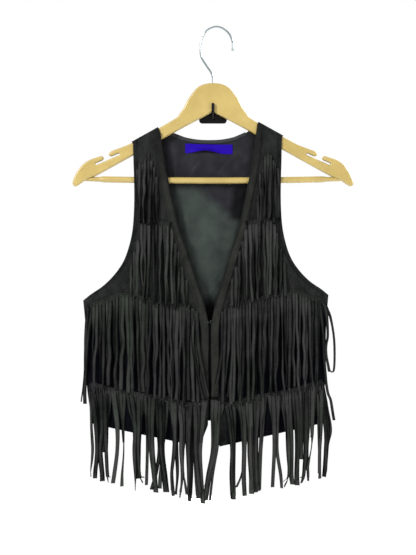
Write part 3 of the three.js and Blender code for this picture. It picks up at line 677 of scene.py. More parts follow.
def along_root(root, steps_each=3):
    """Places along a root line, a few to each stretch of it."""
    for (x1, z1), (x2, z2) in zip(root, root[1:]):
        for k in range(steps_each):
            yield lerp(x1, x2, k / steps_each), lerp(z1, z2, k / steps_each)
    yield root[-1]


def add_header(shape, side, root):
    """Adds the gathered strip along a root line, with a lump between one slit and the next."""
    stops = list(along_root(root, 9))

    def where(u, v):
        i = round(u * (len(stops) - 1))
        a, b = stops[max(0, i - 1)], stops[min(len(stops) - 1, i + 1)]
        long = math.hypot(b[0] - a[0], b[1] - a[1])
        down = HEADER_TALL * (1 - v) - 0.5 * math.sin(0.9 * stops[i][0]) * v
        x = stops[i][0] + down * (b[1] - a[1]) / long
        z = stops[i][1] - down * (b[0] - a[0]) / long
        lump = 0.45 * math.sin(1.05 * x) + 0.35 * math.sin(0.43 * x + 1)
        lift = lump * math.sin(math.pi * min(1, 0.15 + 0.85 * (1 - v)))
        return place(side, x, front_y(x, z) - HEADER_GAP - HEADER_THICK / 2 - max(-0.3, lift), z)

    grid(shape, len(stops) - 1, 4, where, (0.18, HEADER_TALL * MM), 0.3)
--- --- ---
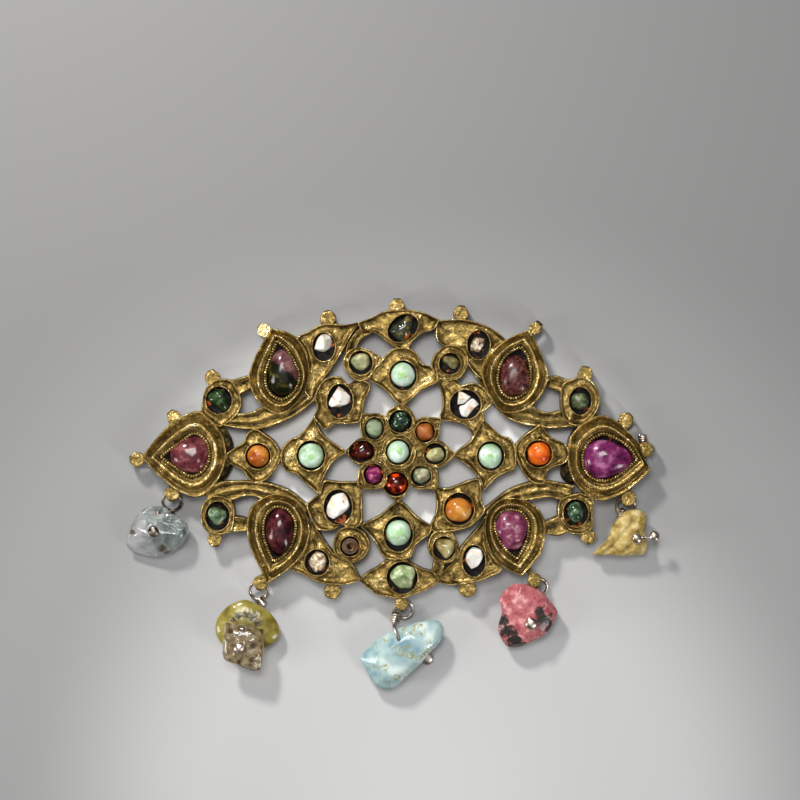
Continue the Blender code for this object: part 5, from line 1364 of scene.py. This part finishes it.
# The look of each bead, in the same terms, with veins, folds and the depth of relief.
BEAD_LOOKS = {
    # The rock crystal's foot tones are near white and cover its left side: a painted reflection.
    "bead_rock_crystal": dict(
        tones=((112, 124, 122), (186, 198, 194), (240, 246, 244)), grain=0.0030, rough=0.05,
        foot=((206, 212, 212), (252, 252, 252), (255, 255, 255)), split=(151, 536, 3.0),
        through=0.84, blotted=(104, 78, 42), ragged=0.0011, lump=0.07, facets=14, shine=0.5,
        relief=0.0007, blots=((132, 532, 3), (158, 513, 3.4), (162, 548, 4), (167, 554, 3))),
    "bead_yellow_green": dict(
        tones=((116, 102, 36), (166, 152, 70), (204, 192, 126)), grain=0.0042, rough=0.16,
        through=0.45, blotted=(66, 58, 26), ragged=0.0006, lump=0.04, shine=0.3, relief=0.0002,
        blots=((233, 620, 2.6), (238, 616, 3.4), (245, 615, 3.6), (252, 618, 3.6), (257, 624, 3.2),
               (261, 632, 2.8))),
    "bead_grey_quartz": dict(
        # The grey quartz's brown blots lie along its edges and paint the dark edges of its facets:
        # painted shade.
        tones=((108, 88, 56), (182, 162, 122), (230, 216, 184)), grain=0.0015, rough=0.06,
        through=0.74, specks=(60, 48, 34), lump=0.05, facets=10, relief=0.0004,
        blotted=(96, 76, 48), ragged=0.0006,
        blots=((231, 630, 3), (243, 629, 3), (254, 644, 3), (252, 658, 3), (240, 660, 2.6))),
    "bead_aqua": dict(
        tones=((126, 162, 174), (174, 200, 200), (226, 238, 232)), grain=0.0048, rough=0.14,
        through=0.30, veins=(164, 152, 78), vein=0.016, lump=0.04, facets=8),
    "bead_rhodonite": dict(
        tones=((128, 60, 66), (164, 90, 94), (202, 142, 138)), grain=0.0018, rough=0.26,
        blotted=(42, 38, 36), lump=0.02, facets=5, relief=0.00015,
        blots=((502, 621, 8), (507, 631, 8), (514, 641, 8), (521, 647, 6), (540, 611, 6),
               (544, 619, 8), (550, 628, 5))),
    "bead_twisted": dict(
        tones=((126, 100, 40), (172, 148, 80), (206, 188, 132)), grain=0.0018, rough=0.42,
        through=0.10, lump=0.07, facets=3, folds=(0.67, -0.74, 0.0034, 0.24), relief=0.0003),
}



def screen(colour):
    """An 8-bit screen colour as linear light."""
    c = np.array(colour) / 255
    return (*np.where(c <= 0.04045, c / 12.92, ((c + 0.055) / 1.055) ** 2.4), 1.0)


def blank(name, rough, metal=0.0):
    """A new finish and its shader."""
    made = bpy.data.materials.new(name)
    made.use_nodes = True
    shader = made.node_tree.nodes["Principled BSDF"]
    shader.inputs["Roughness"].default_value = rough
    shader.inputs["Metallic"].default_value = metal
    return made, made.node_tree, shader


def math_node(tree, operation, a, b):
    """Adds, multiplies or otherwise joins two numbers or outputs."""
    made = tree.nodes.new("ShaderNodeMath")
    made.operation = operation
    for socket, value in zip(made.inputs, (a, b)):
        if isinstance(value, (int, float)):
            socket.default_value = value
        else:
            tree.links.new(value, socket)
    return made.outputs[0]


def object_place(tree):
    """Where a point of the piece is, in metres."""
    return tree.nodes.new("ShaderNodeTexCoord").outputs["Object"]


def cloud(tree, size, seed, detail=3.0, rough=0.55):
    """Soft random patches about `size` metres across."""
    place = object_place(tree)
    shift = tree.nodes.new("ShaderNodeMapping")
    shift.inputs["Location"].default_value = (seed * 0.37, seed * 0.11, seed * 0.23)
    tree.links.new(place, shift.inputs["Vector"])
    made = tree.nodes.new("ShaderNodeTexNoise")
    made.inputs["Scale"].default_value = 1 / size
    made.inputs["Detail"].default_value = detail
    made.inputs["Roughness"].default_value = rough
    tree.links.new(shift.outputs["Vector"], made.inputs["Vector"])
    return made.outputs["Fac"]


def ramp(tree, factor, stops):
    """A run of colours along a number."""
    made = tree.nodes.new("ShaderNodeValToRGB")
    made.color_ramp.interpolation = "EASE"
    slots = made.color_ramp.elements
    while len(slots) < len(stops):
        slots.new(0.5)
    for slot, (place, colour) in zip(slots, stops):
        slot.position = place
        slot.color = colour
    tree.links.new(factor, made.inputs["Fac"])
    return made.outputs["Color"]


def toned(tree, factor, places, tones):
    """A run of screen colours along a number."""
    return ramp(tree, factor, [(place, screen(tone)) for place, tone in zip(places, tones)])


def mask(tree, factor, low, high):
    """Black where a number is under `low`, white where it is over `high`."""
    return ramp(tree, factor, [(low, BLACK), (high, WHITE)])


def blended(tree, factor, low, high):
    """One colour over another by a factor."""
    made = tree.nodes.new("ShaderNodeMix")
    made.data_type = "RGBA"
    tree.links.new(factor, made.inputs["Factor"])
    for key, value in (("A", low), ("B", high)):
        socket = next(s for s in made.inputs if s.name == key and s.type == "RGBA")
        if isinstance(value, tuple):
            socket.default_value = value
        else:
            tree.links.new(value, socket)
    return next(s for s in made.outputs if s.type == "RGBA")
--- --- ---
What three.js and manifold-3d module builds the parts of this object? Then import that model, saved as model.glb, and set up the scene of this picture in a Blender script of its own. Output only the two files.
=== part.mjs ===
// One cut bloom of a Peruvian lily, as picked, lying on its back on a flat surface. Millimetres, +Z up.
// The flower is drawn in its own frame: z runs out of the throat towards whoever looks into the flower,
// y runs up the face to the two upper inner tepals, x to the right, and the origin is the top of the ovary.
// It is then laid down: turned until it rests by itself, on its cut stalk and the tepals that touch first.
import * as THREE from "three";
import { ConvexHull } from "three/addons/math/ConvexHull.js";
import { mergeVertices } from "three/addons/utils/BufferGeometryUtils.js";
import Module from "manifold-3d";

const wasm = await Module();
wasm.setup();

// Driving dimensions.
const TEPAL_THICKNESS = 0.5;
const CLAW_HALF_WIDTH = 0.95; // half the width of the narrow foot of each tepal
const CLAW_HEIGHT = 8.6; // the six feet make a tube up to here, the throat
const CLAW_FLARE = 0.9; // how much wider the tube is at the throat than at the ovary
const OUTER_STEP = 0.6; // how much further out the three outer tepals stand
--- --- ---
WRITTEN PROBLEM: State the number of lines in the preceding entries that include the word "scene". Provide nothing else.

SOLUTION FOR THIS TASK: 3